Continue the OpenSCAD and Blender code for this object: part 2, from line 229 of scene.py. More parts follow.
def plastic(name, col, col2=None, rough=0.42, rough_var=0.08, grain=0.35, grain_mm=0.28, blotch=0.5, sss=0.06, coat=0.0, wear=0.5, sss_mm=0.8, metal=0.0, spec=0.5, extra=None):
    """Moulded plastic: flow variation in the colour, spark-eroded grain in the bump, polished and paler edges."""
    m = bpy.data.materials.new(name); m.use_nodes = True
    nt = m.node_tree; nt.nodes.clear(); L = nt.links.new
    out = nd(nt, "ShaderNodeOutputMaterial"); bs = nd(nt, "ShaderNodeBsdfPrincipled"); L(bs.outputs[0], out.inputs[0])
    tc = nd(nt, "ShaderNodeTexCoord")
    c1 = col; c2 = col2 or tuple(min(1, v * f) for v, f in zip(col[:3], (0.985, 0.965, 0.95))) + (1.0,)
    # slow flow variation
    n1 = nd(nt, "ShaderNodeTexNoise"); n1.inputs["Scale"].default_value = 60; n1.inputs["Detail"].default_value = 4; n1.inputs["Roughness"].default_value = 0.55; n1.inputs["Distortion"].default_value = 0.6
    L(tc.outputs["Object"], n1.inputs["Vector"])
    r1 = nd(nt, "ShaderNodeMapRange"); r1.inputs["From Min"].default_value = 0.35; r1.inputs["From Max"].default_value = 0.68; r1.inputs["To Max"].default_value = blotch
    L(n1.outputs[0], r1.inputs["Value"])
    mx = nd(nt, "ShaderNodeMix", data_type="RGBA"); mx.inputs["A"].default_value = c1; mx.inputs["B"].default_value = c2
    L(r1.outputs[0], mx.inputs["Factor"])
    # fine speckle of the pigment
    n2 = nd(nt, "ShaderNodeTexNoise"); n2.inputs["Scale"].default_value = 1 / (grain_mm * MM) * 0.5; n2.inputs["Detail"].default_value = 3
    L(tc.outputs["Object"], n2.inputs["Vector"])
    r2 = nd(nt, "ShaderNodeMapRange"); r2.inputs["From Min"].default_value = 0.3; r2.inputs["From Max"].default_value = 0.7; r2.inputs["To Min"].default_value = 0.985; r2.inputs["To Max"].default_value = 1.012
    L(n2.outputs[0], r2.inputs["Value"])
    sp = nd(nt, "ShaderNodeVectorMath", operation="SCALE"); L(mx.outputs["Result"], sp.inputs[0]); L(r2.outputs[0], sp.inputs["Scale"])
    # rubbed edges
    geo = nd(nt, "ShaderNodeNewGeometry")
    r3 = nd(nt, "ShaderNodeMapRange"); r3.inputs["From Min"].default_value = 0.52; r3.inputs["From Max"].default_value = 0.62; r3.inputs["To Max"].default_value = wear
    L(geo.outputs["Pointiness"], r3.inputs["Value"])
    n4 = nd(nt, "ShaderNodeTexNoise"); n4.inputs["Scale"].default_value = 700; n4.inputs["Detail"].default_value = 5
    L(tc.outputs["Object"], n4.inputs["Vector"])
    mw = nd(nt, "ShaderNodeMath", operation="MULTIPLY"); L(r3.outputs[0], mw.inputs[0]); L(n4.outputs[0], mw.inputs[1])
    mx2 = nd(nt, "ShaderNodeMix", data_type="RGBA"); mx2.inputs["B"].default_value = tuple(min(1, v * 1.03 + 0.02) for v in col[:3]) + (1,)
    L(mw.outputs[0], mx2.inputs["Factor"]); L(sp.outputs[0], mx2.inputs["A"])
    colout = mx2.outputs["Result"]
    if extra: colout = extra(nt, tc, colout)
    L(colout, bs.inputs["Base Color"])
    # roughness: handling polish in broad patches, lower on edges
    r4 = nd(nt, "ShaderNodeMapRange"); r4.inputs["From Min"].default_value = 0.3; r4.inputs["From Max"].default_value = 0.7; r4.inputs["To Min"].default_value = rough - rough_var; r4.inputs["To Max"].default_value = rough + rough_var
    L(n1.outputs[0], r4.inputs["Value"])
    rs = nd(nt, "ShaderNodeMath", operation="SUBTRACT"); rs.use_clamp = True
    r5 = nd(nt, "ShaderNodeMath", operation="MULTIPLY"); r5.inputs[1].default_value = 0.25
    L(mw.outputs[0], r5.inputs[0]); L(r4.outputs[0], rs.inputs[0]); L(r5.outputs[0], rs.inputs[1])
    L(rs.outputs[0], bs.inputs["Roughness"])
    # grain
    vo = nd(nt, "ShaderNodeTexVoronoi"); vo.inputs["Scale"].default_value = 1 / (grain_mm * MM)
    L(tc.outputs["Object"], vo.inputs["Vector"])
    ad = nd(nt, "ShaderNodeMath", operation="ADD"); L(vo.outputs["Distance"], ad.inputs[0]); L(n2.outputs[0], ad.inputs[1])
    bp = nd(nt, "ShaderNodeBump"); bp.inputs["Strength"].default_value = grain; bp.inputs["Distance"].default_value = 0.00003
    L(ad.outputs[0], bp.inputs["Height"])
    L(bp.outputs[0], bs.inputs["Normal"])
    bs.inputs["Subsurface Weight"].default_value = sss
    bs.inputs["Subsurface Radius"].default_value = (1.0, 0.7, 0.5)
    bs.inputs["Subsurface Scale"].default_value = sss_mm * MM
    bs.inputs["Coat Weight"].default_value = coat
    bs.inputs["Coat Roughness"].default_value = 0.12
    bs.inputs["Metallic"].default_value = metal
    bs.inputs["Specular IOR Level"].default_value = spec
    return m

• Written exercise
Reproduce the data, keeping every line exactly the same.

• Solution to the exercise
Continue the OpenSCAD and Blender code for this object: part 2, from line 229 of scene.py. More parts follow.
def plastic(name, col, col2=None, rough=0.42, rough_var=0.08, grain=0.35, grain_mm=0.28, blotch=0.5, sss=0.06, coat=0.0, wear=0.5, sss_mm=0.8, metal=0.0, spec=0.5, extra=None):
    """Moulded plastic: flow variation in the colour, spark-eroded grain in the bump, polished and paler edges."""
    m = bpy.data.materials.new(name); m.use_nodes = True
    nt = m.node_tree; nt.nodes.clear(); L = nt.links.new
    out = nd(nt, "ShaderNodeOutputMaterial"); bs = nd(nt, "ShaderNodeBsdfPrincipled"); L(bs.outputs[0], out.inputs[0])
    tc = nd(nt, "ShaderNodeTexCoord")
    c1 = col; c2 = col2 or tuple(min(1, v * f) for v, f in zip(col[:3], (0.985, 0.965, 0.95))) + (1.0,)
    # slow flow variation
    n1 = nd(nt, "ShaderNodeTexNoise"); n1.inputs["Scale"].default_value = 60; n1.inputs["Detail"].default_value = 4; n1.inputs["Roughness"].default_value = 0.55; n1.inputs["Distortion"].default_value = 0.6
    L(tc.outputs["Object"], n1.inputs["Vector"])
    r1 = nd(nt, "ShaderNodeMapRange"); r1.inputs["From Min"].default_value = 0.35; r1.inputs["From Max"].default_value = 0.68; r1.inputs["To Max"].default_value = blotch
    L(n1.outputs[0], r1.inputs["Value"])
    mx = nd(nt, "ShaderNodeMix", data_type="RGBA"); mx.inputs["A"].default_value = c1; mx.inputs["B"].default_value = c2
    L(r1.outputs[0], mx.inputs["Factor"])
    # fine speckle of the pigment
    n2 = nd(nt, "ShaderNodeTexNoise"); n2.inputs["Scale"].default_value = 1 / (grain_mm * MM) * 0.5; n2.inputs["Detail"].default_value = 3
    L(tc.outputs["Object"], n2.inputs["Vector"])
    r2 = nd(nt, "ShaderNodeMapRange"); r2.inputs["From Min"].default_value = 0.3; r2.inputs["From Max"].default_value = 0.7; r2.inputs["To Min"].default_value = 0.985; r2.inputs["To Max"].default_value = 1.012
    L(n2.outputs[0], r2.inputs["Value"])
    sp = nd(nt, "ShaderNodeVectorMath", operation="SCALE"); L(mx.outputs["Result"], sp.inputs[0]); L(r2.outputs[0], sp.inputs["Scale"])
    # rubbed edges
    geo = nd(nt, "ShaderNodeNewGeometry")
    r3 = nd(nt, "ShaderNodeMapRange"); r3.inputs["From Min"].default_value = 0.52; r3.inputs["From Max"].default_value = 0.62; r3.inputs["To Max"].default_value = wear
    L(geo.outputs["Pointiness"], r3.inputs["Value"])
    n4 = nd(nt, "ShaderNodeTexNoise"); n4.inputs["Scale"].default_value = 700; n4.inputs["Detail"].default_value = 5
    L(tc.outputs["Object"], n4.inputs["Vector"])
    mw = nd(nt, "ShaderNodeMath", operation="MULTIPLY"); L(r3.outputs[0], mw.inputs[0]); L(n4.outputs[0], mw.inputs[1])
    mx2 = nd(nt, "ShaderNodeMix", data_type="RGBA"); mx2.inputs["B"].default_value = tuple(min(1, v * 1.03 + 0.02) for v in col[:3]) + (1,)
    L(mw.outputs[0], mx2.inputs["Factor"]); L(sp.outputs[0], mx2.inputs["A"])
    colout = mx2.outputs["Result"]
    if extra: colout = extra(nt, tc, colout)
    L(colout, bs.inputs["Base Color"])
    # roughness: handling polish in broad patches, lower on edges
    r4 = nd(nt, "ShaderNodeMapRange"); r4.inputs["From Min"].default_value = 0.3; r4.inputs["From Max"].default_value = 0.7; r4.inputs["To Min"].default_value = rough - rough_var; r4.inputs["To Max"].default_value = rough + rough_var
    L(n1.outputs[0], r4.inputs["Value"])
    rs = nd(nt, "ShaderNodeMath", operation="SUBTRACT"); rs.use_clamp = True
    r5 = nd(nt, "ShaderNodeMath", operation="MULTIPLY"); r5.inputs[1].default_value = 0.25
    L(mw.outputs[0], r5.inputs[0]); L(r4.outputs[0], rs.inputs[0]); L(r5.outputs[0], rs.inputs[1])
    L(rs.outputs[0], bs.inputs["Roughness"])
    # grain
    vo = nd(nt, "ShaderNodeTexVoronoi"); vo.inputs["Scale"].default_value = 1 / (grain_mm * MM)
    L(tc.outputs["Object"], vo.inputs["Vector"])
    ad = nd(nt, "ShaderNodeMath", operation="ADD"); L(vo.outputs["Distance"], ad.inputs[0]); L(n2.outputs[0], ad.inputs[1])
    bp = nd(nt, "ShaderNodeBump"); bp.inputs["Strength"].default_value = grain; bp.inputs["Distance"].default_value = 0.00003
    L(ad.outputs[0], bp.inputs["Height"])
    L(bp.outputs[0], bs.inputs["Normal"])
    bs.inputs["Subsurface Weight"].default_value = sss
    bs.inputs["Subsurface Radius"].default_value = (1.0, 0.7, 0.5)
    bs.inputs["Subsurface Scale"].default_value = sss_mm * MM
    bs.inputs["Coat Weight"].default_value = coat
    bs.inputs["Coat Roughness"].default_value = 0.12
    bs.inputs["Metallic"].default_value = metal
    bs.inputs["Specular IOR Level"].default_value = spec
    return m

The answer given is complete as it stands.